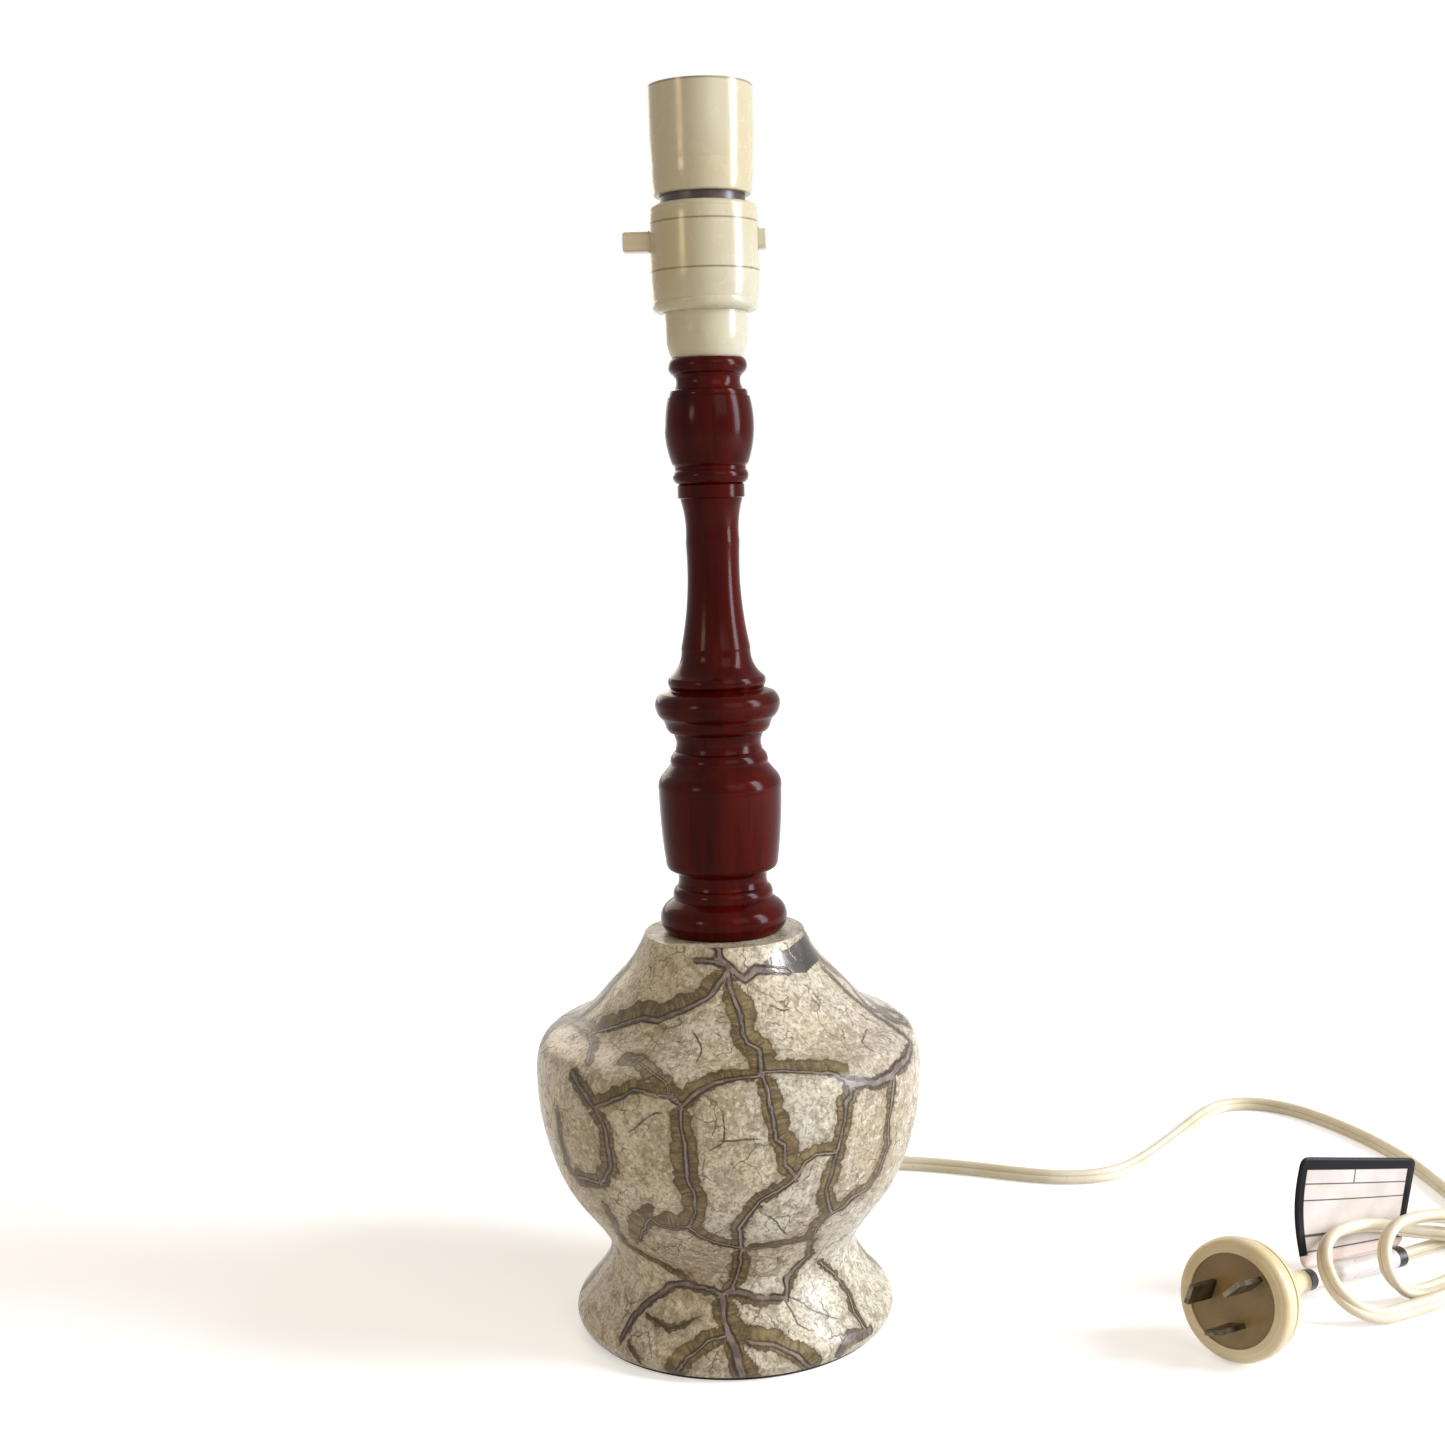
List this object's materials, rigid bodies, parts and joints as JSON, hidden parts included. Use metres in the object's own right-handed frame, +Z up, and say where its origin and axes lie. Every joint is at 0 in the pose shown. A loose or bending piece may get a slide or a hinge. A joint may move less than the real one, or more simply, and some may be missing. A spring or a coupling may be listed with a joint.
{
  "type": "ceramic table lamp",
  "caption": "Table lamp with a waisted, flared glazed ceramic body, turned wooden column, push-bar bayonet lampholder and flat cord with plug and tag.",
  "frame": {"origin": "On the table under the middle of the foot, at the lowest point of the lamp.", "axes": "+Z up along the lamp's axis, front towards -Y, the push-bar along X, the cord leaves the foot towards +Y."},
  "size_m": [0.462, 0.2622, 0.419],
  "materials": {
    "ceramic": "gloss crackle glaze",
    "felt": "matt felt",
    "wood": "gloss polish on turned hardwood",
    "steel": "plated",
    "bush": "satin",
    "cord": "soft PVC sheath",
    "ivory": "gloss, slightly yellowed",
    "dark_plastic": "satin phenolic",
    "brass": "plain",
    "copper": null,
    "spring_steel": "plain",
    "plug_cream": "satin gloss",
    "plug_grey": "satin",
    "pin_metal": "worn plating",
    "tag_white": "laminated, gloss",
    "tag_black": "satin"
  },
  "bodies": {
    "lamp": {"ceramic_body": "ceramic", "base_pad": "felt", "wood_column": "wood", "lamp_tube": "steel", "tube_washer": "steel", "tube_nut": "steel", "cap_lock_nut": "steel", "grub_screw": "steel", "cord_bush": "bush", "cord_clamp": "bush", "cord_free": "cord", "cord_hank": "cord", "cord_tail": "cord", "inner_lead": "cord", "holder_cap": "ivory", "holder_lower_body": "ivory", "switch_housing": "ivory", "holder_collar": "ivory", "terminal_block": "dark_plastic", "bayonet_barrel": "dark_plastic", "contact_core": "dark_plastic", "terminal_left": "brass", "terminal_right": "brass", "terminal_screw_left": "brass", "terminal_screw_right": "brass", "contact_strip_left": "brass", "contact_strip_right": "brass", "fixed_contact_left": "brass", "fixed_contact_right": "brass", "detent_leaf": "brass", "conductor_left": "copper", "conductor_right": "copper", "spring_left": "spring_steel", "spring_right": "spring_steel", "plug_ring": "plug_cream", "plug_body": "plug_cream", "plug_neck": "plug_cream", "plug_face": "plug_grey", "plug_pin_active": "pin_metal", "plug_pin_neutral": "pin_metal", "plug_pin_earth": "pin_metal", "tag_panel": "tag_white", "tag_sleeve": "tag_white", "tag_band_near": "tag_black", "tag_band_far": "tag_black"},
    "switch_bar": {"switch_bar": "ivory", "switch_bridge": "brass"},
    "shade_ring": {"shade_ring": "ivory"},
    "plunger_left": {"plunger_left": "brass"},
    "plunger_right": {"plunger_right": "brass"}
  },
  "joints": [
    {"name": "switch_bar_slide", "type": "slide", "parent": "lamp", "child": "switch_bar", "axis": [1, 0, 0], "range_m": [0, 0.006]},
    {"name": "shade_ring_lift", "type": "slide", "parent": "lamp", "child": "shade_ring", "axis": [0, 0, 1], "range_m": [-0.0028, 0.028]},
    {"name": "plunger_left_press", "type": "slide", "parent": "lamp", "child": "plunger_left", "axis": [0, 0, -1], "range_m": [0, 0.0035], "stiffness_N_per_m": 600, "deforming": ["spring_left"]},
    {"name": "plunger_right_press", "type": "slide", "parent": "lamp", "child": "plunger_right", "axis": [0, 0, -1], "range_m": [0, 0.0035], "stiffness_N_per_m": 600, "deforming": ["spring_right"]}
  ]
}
○ ○ ○ ○ ○
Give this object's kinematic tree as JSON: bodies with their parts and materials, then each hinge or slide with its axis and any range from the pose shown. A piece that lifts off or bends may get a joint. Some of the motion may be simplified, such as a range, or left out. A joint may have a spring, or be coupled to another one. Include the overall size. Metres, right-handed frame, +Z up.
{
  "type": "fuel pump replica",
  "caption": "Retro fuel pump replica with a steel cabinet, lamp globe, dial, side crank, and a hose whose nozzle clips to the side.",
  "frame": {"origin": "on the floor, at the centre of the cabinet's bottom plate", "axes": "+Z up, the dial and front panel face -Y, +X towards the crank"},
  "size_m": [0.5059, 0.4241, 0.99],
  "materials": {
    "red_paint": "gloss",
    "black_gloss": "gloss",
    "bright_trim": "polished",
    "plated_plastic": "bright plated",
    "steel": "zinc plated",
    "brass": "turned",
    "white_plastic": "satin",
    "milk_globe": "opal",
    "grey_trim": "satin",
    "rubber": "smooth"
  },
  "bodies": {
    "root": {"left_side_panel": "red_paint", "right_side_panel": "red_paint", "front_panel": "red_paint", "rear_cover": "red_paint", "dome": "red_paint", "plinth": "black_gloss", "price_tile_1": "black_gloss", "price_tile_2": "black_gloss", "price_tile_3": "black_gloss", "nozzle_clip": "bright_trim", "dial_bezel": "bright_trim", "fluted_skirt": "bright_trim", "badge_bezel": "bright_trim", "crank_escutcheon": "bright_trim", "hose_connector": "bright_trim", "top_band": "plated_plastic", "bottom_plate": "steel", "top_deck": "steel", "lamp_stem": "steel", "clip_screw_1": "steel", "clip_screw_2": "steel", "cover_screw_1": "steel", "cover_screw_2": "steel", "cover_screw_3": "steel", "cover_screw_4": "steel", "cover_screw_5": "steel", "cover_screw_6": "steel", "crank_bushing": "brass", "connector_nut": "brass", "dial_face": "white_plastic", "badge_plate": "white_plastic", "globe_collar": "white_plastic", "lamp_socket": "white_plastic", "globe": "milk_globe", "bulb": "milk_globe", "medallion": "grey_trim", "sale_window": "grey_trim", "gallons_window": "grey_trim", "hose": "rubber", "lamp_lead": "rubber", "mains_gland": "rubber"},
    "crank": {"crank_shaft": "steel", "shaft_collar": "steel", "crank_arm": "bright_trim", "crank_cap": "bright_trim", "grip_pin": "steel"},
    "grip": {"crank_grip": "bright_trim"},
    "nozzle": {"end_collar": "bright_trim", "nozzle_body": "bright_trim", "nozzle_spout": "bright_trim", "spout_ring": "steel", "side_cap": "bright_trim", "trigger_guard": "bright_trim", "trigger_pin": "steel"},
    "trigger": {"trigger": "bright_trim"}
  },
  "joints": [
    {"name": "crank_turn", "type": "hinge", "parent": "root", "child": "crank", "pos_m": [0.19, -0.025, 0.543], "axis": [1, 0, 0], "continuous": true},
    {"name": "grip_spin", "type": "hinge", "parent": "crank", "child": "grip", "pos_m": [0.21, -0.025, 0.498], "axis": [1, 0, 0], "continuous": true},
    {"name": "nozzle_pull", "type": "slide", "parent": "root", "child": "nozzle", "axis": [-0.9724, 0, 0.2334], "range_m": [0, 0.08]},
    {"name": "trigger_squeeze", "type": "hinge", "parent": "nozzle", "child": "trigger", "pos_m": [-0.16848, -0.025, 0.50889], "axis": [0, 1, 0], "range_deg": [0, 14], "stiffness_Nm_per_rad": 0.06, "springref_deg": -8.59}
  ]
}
○ ○ ○ ○ ○
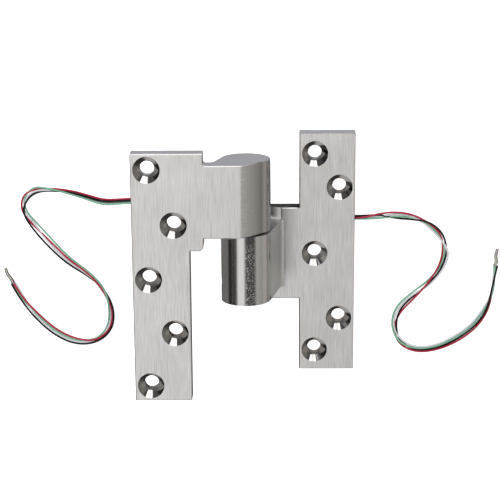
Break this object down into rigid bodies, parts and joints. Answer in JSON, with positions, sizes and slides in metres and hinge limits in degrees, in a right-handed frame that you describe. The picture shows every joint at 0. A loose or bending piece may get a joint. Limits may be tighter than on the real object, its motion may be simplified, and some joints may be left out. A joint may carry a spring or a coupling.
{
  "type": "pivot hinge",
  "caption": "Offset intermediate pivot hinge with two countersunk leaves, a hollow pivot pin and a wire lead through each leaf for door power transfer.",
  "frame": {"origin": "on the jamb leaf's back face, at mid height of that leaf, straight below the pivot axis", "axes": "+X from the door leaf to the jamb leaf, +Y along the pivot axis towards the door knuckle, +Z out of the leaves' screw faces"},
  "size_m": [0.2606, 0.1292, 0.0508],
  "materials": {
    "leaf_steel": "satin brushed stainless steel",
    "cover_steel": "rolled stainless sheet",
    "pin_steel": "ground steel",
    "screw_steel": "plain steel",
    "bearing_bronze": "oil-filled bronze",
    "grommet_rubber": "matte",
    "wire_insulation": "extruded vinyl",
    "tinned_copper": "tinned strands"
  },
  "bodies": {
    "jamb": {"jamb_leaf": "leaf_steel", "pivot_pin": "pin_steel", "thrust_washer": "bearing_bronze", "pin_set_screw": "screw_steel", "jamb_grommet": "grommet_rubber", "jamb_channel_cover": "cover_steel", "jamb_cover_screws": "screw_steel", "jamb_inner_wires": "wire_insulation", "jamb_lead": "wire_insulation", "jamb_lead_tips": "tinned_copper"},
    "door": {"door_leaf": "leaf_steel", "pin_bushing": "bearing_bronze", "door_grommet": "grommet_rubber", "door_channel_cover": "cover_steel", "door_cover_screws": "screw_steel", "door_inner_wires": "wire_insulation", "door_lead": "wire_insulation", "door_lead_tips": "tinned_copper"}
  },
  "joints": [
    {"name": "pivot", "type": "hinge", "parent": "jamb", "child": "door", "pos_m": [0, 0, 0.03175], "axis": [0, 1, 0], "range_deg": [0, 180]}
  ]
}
○ ○ ○ ○ ○
▸ AIM OF THE TASK
Look through the records and gather each line with the word "loose".

▸ EXERCISE ANSWER
List this object's materials, rigid bodies, parts and joints as JSON, hidden parts included. Use metres in the object's own right-handed frame, +Z up, and say where its origin and axes lie. Every joint is at 0 in the pose shown. A loose or bending piece may get a slide or a hinge. A joint may move less than the real one, or more simply, and some may be missing. A spring or a coupling may be listed with a joint.
Break this object down into rigid bodies, parts and joints. Answer in JSON, with positions, sizes and slides in metres and hinge limits in degrees, in a right-handed frame that you describe. The picture shows every joint at 0. A loose or bending piece may get a joint. Limits may be tighter than on the real object, its motion may be simplified, and some joints may be left out. A joint may carry a spring or a coupling.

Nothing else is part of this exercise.